Repeat exactly the lines between and including those that contain "const croissant = new" and "obj.matrix_world = world". Output no other line.

--- Material provided ---
^^^^^^^^^^^^^^^^

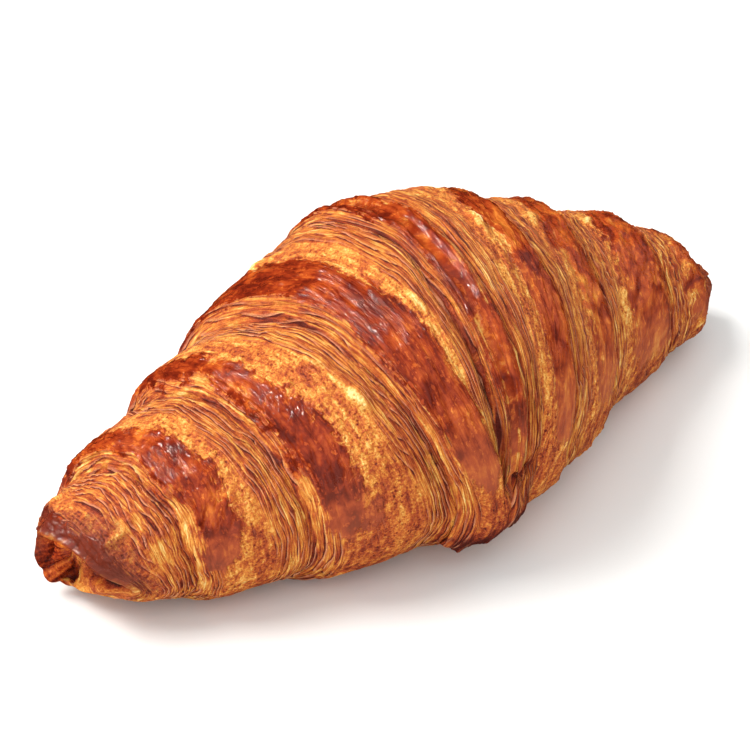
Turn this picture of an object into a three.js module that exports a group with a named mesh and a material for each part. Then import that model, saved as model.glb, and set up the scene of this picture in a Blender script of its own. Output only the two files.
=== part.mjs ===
// A croissant: a long triangle of laminated dough, rolled from its wide end to its
// point and baked as one piece. It lies on its flat underside, with its length along
// X, the point of the roll tucked under its front (-Y), and +Z up. Millimetres.

import * as THREE from 'three';

// Driving dimensions.
const HALF_LENGTH = 85.5;
const FIRST_RING = -81;            // where the skin starts and ends along the crest
const LAST_RING = 84;
const HEIGHT_TO_WIDTH = 0.78;
const LOWER_SHARE = 0.46;          // part of the height below the widest line
const BASE_TRIM = 0.9;             // depth of dough pressed flat where it rests

// How far each end rises off the table, and how late it starts to rise.
const LEFT_LIFT = { height: 8.2, power: 4 };
const RIGHT_LIFT = { height: 9, power: 6 };

// Half the width at stations along the length, from the left end (-1) to the right (1).
const HALF_WIDTHS = [
  [-1, 7.6], [-0.94, 10.9], [-0.88, 13.8], [-0.81, 17], [-0.61, 23.5], [-0.42, 29.7],
  [-0.23, 34.5], [-0.03, 38.3], [0.16, 35.8], [0.35, 30.3], [0.54, 24.4], [0.74, 18.2],
  [0.83, 14.2], [0.895, 9.8], [0.925, 7.5], [0.96, 4.4], [1, 0.9],
];

// The bend of the middle line seen from above, at the same stations.
const MIDDLE_LINE = [
  [-1, -2.5], [-0.6, -5.8], [-0.2, -7.5], [0.15, -4.9], [0.35, -2], [0.55, 0.6],
  [0.72, 0.5], [0.85, -1.9], [1, -4],
];

// The wraps of the roll from the left end to the right. Along the crest, each goes from
// its free edge, a step down towards the nearer end, to the next edge in. The drop is the
// part of the step's height that the wrap loses again on the way.
const WRAPS = [
  { edge: -82, inner: -70, step: 1.2, drop: 0.9 },
  { edge: -70, inner: -51, step: 2.3, drop: 1 },
  { edge: -51, inner: -31, step: 2.7, drop: 1 },
  { edge: -31, inner: -7.7, step: 2.6, drop: 0.8 },
  { edge: -7.7, inner: -2.1, step: 1, drop: 0 },
  { edge: 3.4, inner: -2.1, step: 1, drop: 0 },
  { edge: 24.5, inner: 3.4, step: 1.5, drop: 0.9 },
  { edge: 44.5, inner: 24.5, step: 1.6, drop: 1 },
  { edge: 65, inner: 44.5, step: 1.5, drop: 1 },
  { edge: 78, inner: 65, step: 1.2, drop: 1 },
];
const STEP_RISE = 3.4;             // width over which a free edge reaches its height
const SHOULDER_END = 0.3;          // part of a wrap's width where it starts to drop

// How much of a step shows at each angle: 0 at the front, 90 on the crest, 180 behind.
const STEP_FADE = [
  [-90, 0.1], [-30, 0.5], [30, 0.8], [90, 1], [130, 1], [190, 0.8], [230, 0.4], [270, 0.1],
];

// The wraps are wound on a slant: a quarter turn down the front shifts a winding line by
// this much along X, at places along the crest, and one down the back shifts it back.
const FRONT_SLANTS = [
  [-85.5, 6], [-70, 3.5], [-51, 5.5], [-31, 12], [-14, 2.6], [-8, -1.6], [3.5, -6.8],
  [24.5, -12], [44.5, -12], [65, -5], [85.5, 0],
];
const BACK_SLANTS = [
  [-85.5, 1.65], [-79, 3.85], [-70, 8.8], [-51, 7.15], [-31, 13.2], [-14, 5.5], [-8, 3.3], [3.5, -3.3],
  [24.5, -13.2], [44.5, -13.2], [65, -5.5], [85.5, 0],
];

// The open end on the left: its far side hangs down, and its top stands out like a hood.
const SAG = { down: 4, start: -64, end: -80 };
const HOOD = { out: 5.5, down: 1.4, start: -70, end: -81 };

// The rolled end on the left bulges: rings of it, by size and by how far they stand out.
const END_RINGS = [
  { size: 0.85, out: 1.4 },
  { size: 0.5, out: 2 },
];

// The point of the triangle, a small flap low on the front.
const FLAP = { x: -11, angle: -20, halfWidth: 8, halfTurn: 14, height: 2.6 };

const ROWS = 84;
const COLUMNS = 40;

const DEGREES = Math.PI / 180;
const { lerp, smoothstep } = THREE.MathUtils;

// Cubic interpolation through a list of [place, value] pairs, flat past both ends.
function along(knots, place) {
  const last = knots.length - 1;
  if (place <= knots[0][0]) return knots[0][1];
  if (place >= knots[last][0]) return knots[last][1];
  const i = knots.findIndex(([start], k) => k < last && place < knots[k + 1][0] && place >= start);
  const slope = (a, b) => (knots[b][1] - knots[a][1]) / (knots[b][0] - knots[a][0]);
  const width = knots[i + 1][0] - knots[i][0];
  const t = (place - knots[i][0]) / width;
  const slopeIn = i > 0 ? slope(i - 1, i + 1) : slope(i, i + 1);
  const slopeOut = i + 1 < last ? slope(i, i + 2) : slope(i, i + 1);
  const start = knots[i][1] * (1 + 2 * t) * (1 - t) ** 2 + slopeIn * width * t * (1 - t) ** 2;
  const end = knots[i + 1][1] * t * t * (3 - 2 * t) - slopeOut * width * t * t * (1 - t);
  return start + end;
}

// Height of the stepped surface over the smooth loaf at a place along the crest.
function stepRelief(crest) {
  const wrap = WRAPS.find(({ edge, inner }) => (crest - edge) * (crest - inner) <= 0);
  if (!wrap) return 0;
  const distance = Math.abs(crest - wrap.edge);
  const part = distance / Math.abs(wrap.inner - wrap.edge);
  const drop = wrap.drop * smoothstep(part, SHOULDER_END, 1);
  return wrap.step * smoothstep(distance, 0, STEP_RISE) * (1 - drop);
}

// How far round its slant a winding line is at an angle: 0 on the crest, 1 at the front
// (0 degrees), negative behind, and back to its start under the base.
function slantShare(angle) {
  if (angle >= -10 && angle <= 190) return (90 - angle) / 90;
  const under = (angle > 190 ? angle - 190 : angle + 170) / 160;
  return lerp(-10 / 9, 10 / 9, smoothstep(under, 0, 1));
}

// A point of the surface, from a place along the crest and an angle round the loaf.
function surfacePoint(crest, angle) {
  const share = slantShare(angle);
  const x = crest + along(share > 0 ? FRONT_SLANTS : BACK_SLANTS, crest) * share;
  const cosine = Math.cos(angle * DEGREES);
  const sine = Math.sin(angle * DEGREES);
  const station = x / HALF_LENGTH;
  const halfWidth = along(HALF_WIDTHS, station);
  const height = 2 * halfWidth * HEIGHT_TO_WIDTH;
  const end = station < 0 ? LEFT_LIFT : RIGHT_LIFT;
  const lift = end.height * Math.abs(station) ** end.power;
  const farSide = smoothstep(0.5 - 0.5 * cosine, 0.2, 0.85);
  const below = Math.max(-sine, 0) ** 0.6;
  const sag = farSide * below * smoothstep(-crest, -SAG.start, -SAG.end);
  const onTop = smoothstep(sine, -0.5, 0.6) * smoothstep(cosine, -0.75, -0.1);
  const hood = onTop * smoothstep(-crest, -HOOD.start, -HOOD.end);
  const upper = sine >= 0;
  const out = Math.sign(cosine) * Math.abs(cosine) ** (upper ? 1 : 0.75);
  const up = upper ? (1 - LOWER_SHARE) * sine : -LOWER_SHARE * Math.abs(sine) ** 0.8;
  const flapAcross = (x - FLAP.x) / FLAP.halfWidth;
  const flapDown = (angle - FLAP.angle) / FLAP.halfTurn;
  const flap = FLAP.height * Math.exp(-(flapAcross ** 2) - flapDown ** 2);
  const relief = stepRelief(crest) * along(STEP_FADE, angle) + flap;
  const raised = lift + height * (LOWER_SHARE + up) + relief * sine;
  const z = raised - sag * SAG.down - hood * HOOD.down;
  return new THREE.Vector3(
    x - hood * HOOD.out,
    along(MIDDLE_LINE, station) - out * halfWidth - relief * cosine,
    Math.max(z, BASE_TRIM),
  );
}

// One ring of points round the loaf.
function ring(crest) {
  return Array.from({ length: COLUMNS }, (_, k) => surfacePoint(crest, -90 + 360 * k / COLUMNS));
}

function middle(points) {
  const sum = points.reduce((total, point) => total.add(point), new THREE.Vector3());
  return sum.divideScalar(points.length);
}

// The closed skin: the bulging end, rings along the crest, and a fan of faces at each end.
function loafGeometry() {
  const first = ring(FIRST_RING);
  const centre = middle(first);
  const bulge = END_RINGS.map(({ size, out }) => first.map((point) => {
    const moved = point.clone().lerp(centre, 1 - size);
    return moved.setX(moved.x - out);
  }));
  const rings = bulge.reverse();
  for (let row = 0; row <= ROWS; row += 1) {
    rings.push(ring(lerp(FIRST_RING, LAST_RING, row / ROWS)));
  }
  const points = rings.flat();
  const caps = [rings[0], rings[rings.length - 1]].map((edge) => points.push(middle(edge)) - 1);

  const faces = [];
  const lastRing = (rings.length - 1) * COLUMNS;
  for (let column = 0; column < COLUMNS; column += 1) {
    const next = (column + 1) % COLUMNS;
    for (let start = 0; start < lastRing; start += COLUMNS) {
      const a = start + column;
      const b = start + next;
      faces.push(a, a + COLUMNS, b, b, a + COLUMNS, b + COLUMNS);
    }
    faces.push(caps[0], column, next);
    faces.push(caps[1], lastRing + next, lastRing + column);
  }

  const geometry = new THREE.BufferGeometry().setFromPoints(points);
  geometry.setIndex(faces);
  geometry.computeBoundingBox();
  const { min, max } = geometry.boundingBox;
  geometry.translate(-(min.x + max.x) / 2, -(min.y + max.y) / 2, -min.z);
  geometry.computeVertexNormals();
  return geometry;
}

const crust = new THREE.MeshStandardMaterial({ color: 0xb5652a, roughness: 0.45, metalness: 0 });

const croissant = new THREE.Mesh(loafGeometry(), crust);
croissant.name = 'croissant';

const part = new THREE.Group();
part.add(croissant);

export default part;
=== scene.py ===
# %% [markdown]
# # A croissant
#
# A croissant is one long triangle of laminated dough: thin leaves of dough with butter
# between them. It is rolled up from its wide end, so the wraps lie over each other like
# steps that go down from the middle to both tips, and it is baked as one piece. So the
# model is one skin too. It is grown by a Geometry Nodes tree from a flat grid, because its
# whole shape follows rules: a spindle, the wraps wound round it, and the leaves that show
# at each wrap's free edge. Lengths in the formulas are millimetres and angles are degrees
# round the loaf: 0 at the front, 90 on the crest, 180 behind.

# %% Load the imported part
import math

import bpy
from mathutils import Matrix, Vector


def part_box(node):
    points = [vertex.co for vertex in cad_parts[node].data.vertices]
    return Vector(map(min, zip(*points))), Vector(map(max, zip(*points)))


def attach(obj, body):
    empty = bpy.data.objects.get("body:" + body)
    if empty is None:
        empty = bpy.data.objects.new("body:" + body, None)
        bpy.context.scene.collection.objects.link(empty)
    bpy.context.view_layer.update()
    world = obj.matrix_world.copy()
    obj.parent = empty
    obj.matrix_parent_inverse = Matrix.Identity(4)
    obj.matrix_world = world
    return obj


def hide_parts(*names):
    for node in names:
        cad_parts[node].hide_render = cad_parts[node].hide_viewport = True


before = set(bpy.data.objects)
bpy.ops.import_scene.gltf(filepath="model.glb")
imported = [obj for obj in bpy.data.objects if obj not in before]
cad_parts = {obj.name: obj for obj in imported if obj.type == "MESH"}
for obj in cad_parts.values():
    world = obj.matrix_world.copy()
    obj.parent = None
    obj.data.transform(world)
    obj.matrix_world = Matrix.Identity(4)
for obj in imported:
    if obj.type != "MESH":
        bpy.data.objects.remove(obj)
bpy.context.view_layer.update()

MM = 0.001
low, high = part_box("croissant")
print("the loaf is", [round((b - a) / MM, 1) for a, b in zip(low, high)], "mm")

# %% [markdown]
# ## The camera
#
# A long lens from the front left, a good third of the way up, is how food like this is
# usually pictured: the wraps show their steps and the far tip stays in sight. The camera
# is set first, so that every later step can be judged through it.

# %% Camera
AZIMUTH = math.radians(37.5)
ELEVATION = math.radians(36)
DISTANCE = 600 * MM
FOCAL_LENGTH = 140.2
SENSOR_WIDTH = 36
AIM = Vector((-6.5, 5.1, 22.5)) * MM

towards_camera = Vector((
    -math.sin(AZIMUTH) * math.cos(ELEVATION),
    -math.cos(AZIMUTH) * math.cos(ELEVATION),
    math.sin(ELEVATION),
))
lens_data = bpy.data.cameras.new("camera")
lens_data.lens = FOCAL_LENGTH
lens_data.sensor_width = SENSOR_WIDTH
lens_data.clip_start = 0.01
camera = bpy.data.objects.new("camera", lens_data)
camera.location = AIM + towards_camera * DISTANCE
camera.rotation_euler = (-towards_camera).to_track_quat("-Z", "Y").to_euler()
bpy.context.collection.objects.link(camera)
bpy.context.scene.camera = camera
bpy.context.scene.view_settings.view_transform = "Standard"
print("camera at", [round(c / MM) for c in camera.location], "mm")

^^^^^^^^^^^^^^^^

--- Answer for the task ---
const croissant = new THREE.Mesh(loafGeometry(), crust);
croissant.name = 'croissant';

const part = new THREE.Group();
part.add(croissant);

export default part;
=== scene.py ===
# %% [markdown]
# # A croissant
#
# A croissant is one long triangle of laminated dough: thin leaves of dough with butter
# between them. It is rolled up from its wide end, so the wraps lie over each other like
# steps that go down from the middle to both tips, and it is baked as one piece. So the
# model is one skin too. It is grown by a Geometry Nodes tree from a flat grid, because its
# whole shape follows rules: a spindle, the wraps wound round it, and the leaves that show
# at each wrap's free edge. Lengths in the formulas are millimetres and angles are degrees
# round the loaf: 0 at the front, 90 on the crest, 180 behind.

# %% Load the imported part
import math

import bpy
from mathutils import Matrix, Vector


def part_box(node):
    points = [vertex.co for vertex in cad_parts[node].data.vertices]
    return Vector(map(min, zip(*points))), Vector(map(max, zip(*points)))


def attach(obj, body):
    empty = bpy.data.objects.get("body:" + body)
    if empty is None:
        empty = bpy.data.objects.new("body:" + body, None)
        bpy.context.scene.collection.objects.link(empty)
    bpy.context.view_layer.update()
    world = obj.matrix_world.copy()
    obj.parent = empty
    obj.matrix_parent_inverse = Matrix.Identity(4)
    obj.matrix_world = world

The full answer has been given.